_TASK GOAL_
Transcribe word for word only the span whose first line is the one with "doc.recompute()" and whose last line is the one with "WALL_SEAM = ((27.0, 263.5), 49.0)"; both of those lines belong to it.

— begin GIVEN MATERIAL —

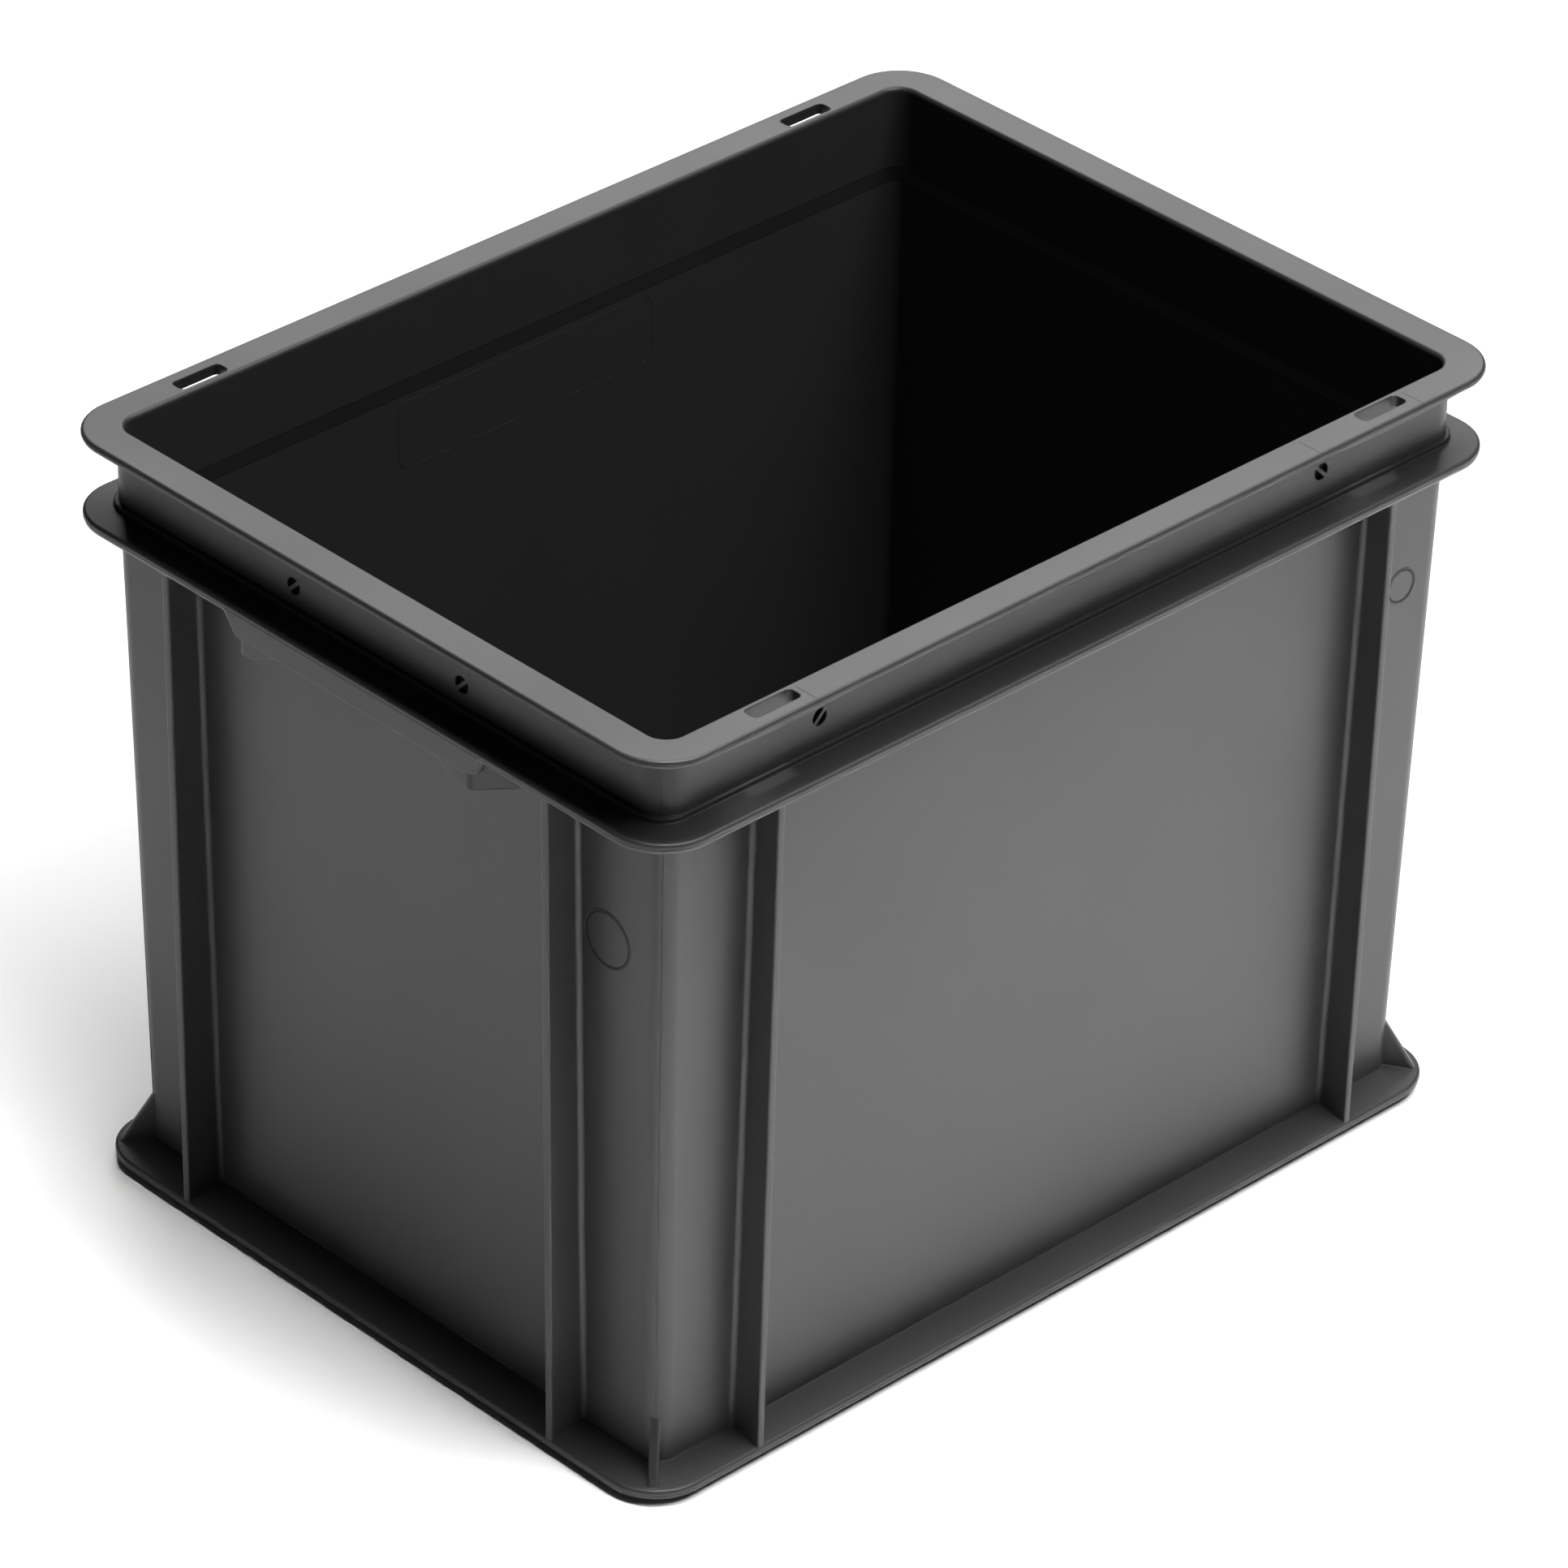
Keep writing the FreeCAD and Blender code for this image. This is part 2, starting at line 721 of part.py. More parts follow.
# Mouth: the straight inside of the neck, rounded at the rim.
mouth_outline = outline(
    open_sketch("mouth_outline", FLAT, rim_top),
    rectangle(opening_x, opening_y, opening_corner),
)
mouth = pocket("mouth", mouth_outline, rim_top - step_top)


def is_mouth_edge(edge_box):
    level = abs(edge_box.ZMin - rim_top.value) < SAME_PLACE
    inside_x = abs(edge_box.Center.x) < opening_x.value + SAME_PLACE
    inside_y = abs(edge_box.Center.y) < opening_y.value + SAME_PLACE
    return level and inside_x and inside_y


round_edges("mouth_edge", mouth, dim["mouth_round"], is_mouth_edge)

# Slots through the rim, flush with the neck on their inner side.
slot_outer = rim_y - dim["slot_edge_gap"]
slot_near = slot_end_x - dim["slot_length"]
slot_outline = outline(
    open_sketch("slot_outline", FLAT, rim_top),
    (
        (slot_end_x, slot_outer, dim["slot_corner"]),
        (slot_near, slot_outer, dim["slot_corner"]),
        (slot_near, neck_y, dim["slot_corner"]),
        (slot_end_x, neck_y, dim["slot_corner"]),
    ),
)
slot = pocket("slot", slot_outline, dim["rim_thick"] + dim["pad_thick"] * 2)
mirrored("slots", [slot])


def mark(name, plane, face, middle, height):
    """A round sunk mark in the neck with a diagonal bar left standing across it."""
    radius = dim["mark_diameter"] / 2
    disc = open_sketch(name + "_disc", plane, face)
    centre = FreeCAD.Vector(middle.value, height.value, 0)
    circle = Part.Circle(centre, FreeCAD.Vector(0, 0, 1), radius.value)
    circle = disc.addGeometry(circle, False)
    pin(disc, circle, CENTRE, True, middle)
    pin(disc, circle, CENTRE, False, height)
    number = disc.addConstraint(Sketcher.Constraint("Radius", circle, radius.value))
    disc.setExpression("Constraints[" + str(number) + "]", radius.text)
    sunk = pocket(name, disc, dim["mark_depth"])
    reach = radius * DIAGONAL
    half = dim["mark_bar"] / 2 * DIAGONAL
    corners = []
    for end, edge in ((1, 1), (-1, 1), (-1, -1), (1, -1)):
        x_place = middle + reach * end + half * edge
        y_place = height - reach * end + half * edge
        corners.append((x_place, y_place))
    bar_sketch = open_sketch(name + "_bar_outline", plane, face - dim["mark_depth"])
    bar = pad(name + "_bar", outline(bar_sketch, corners), dim["mark_depth"])
    return [sunk, bar]


side_mark_x = rim_x - dim["side_mark_end_gap"]
end_mark_y = rim_y - dim["end_mark_end_gap"]
side_mark = mark("side_mark", FRONT, neck_y, side_mark_x, rim_top - dim["side_mark_drop"])
mirrored("side_marks", side_mark)
end_mark_z = rim_top - dim["end_mark_drop"]
end_pair = mark("end_mark", SIDE, neck_x, end_mark_y, end_mark_z)
end_pair += mark("other_end_mark", SIDE, neck_x, -end_mark_y, end_mark_z)
mirrored("end_marks", end_pair, False)

doc.recompute()
for item in doc.Objects:
    if "Invalid" in item.State or "Error" in item.State:
        raise RuntimeError(item.Name + " did not build")
shape = body.Shape
if shape.isNull() or not shape.isValid() or len(shape.Solids) != 1:
    raise RuntimeError(NODE + " is not one valid solid")
print(NODE, round(shape.Volume), "mm3,", len(shape.Faces), "faces")
os.makedirs("parts", exist_ok=True)
shape.exportStep("parts/" + NODE + ".step")
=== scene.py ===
"""Finishes a packed stacking container: satin plastic, moulding marks and a pale studio."""

import math

import bmesh
import bpy
from mathutils import Matrix, Vector
from mathutils.bvhtree import BVHTree


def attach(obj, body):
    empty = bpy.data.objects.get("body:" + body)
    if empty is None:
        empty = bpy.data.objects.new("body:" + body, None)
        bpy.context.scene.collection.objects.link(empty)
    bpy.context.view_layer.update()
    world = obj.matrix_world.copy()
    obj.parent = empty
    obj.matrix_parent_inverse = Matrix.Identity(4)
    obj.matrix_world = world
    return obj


bl_info = {
    "name": "Stacking container finish",
    "version": (1, 0, 0),
    "blender": (4, 5, 0),
    "location": "View3D > Sidebar > Container",
    "description": "Moulded plastic finish, moulding marks and studio for a stacking container",
    "category": "Object",
}

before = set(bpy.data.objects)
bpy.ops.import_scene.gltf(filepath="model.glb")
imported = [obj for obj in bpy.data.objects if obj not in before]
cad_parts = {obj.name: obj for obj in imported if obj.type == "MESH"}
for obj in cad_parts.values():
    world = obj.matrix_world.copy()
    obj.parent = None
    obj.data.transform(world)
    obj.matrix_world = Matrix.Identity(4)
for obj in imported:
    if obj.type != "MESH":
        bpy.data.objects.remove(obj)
SHELL = "container"
MM = 0.001

# Places and sizes are in mm in the container's own frame, unless a comment says otherwise.
# Half the length of the container, which the grips reach, and a distance well outside it.
HALF_LENGTH = 200.0
OUTSIDE = 250.0

# Vertical seams at the corners: lowest and highest point, and |x| - |y| where they lie.
NECK_SEAM = ((273.5, 296.5), 50.0)
WALL_SEAM = ((27.0, 263.5), 49.0)

# Parting lines round the three flanges. They show only outside this distance from the centres
# of the corner arcs.
PARTING_HEIGHTS = (298.32, 266.4, 4.36)
PARTING_HALF = 0.16
CORNER_CENTRE = (179.0, 129.0)
FLANGE_REACH = 15.5

# Thin lines across the top of the front rim, by x.
RIM_LINES = (-130.2, 105.6, 156.4)
RIM_LINE_HALF = 0.12
RIM_LINE_ABOVE = 299.0
RIM_LINE_BEFORE = -139.0

# Blank round insert marks on the posts, as place along the wall, height and radius.
END_ROUNDEL = (-110.0, 212.0, 11.0)
SIDE_ROUNDEL = (165.5, 218.0, 7.0)
ROUNDEL_INSET = 0.9
ROUNDEL_GROOVE_HALF = 0.35
END_POSTS = -170.0
SIDE_POSTS = -130.0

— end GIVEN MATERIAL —

_RESPONSE TO THE TASK_
doc.recompute()
for item in doc.Objects:
    if "Invalid" in item.State or "Error" in item.State:
        raise RuntimeError(item.Name + " did not build")
shape = body.Shape
if shape.isNull() or not shape.isValid() or len(shape.Solids) != 1:
    raise RuntimeError(NODE + " is not one valid solid")
print(NODE, round(shape.Volume), "mm3,", len(shape.Faces), "faces")
os.makedirs("parts", exist_ok=True)
shape.exportStep("parts/" + NODE + ".step")
=== scene.py ===
"""Finishes a packed stacking container: satin plastic, moulding marks and a pale studio."""

import math

import bmesh
import bpy
from mathutils import Matrix, Vector
from mathutils.bvhtree import BVHTree


def attach(obj, body):
    empty = bpy.data.objects.get("body:" + body)
    if empty is None:
        empty = bpy.data.objects.new("body:" + body, None)
        bpy.context.scene.collection.objects.link(empty)
    bpy.context.view_layer.update()
    world = obj.matrix_world.copy()
    obj.parent = empty
    obj.matrix_parent_inverse = Matrix.Identity(4)
    obj.matrix_world = world
    return obj


bl_info = {
    "name": "Stacking container finish",
    "version": (1, 0, 0),
    "blender": (4, 5, 0),
    "location": "View3D > Sidebar > Container",
    "description": "Moulded plastic finish, moulding marks and studio for a stacking container",
    "category": "Object",
}

before = set(bpy.data.objects)
bpy.ops.import_scene.gltf(filepath="model.glb")
imported = [obj for obj in bpy.data.objects if obj not in before]
cad_parts = {obj.name: obj for obj in imported if obj.type == "MESH"}
for obj in cad_parts.values():
    world = obj.matrix_world.copy()
    obj.parent = None
    obj.data.transform(world)
    obj.matrix_world = Matrix.Identity(4)
for obj in imported:
    if obj.type != "MESH":
        bpy.data.objects.remove(obj)
SHELL = "container"
MM = 0.001

# Places and sizes are in mm in the container's own frame, unless a comment says otherwise.
# Half the length of the container, which the grips reach, and a distance well outside it.
HALF_LENGTH = 200.0
OUTSIDE = 250.0

# Vertical seams at the corners: lowest and highest point, and |x| - |y| where they lie.
NECK_SEAM = ((273.5, 296.5), 50.0)
WALL_SEAM = ((27.0, 263.5), 49.0)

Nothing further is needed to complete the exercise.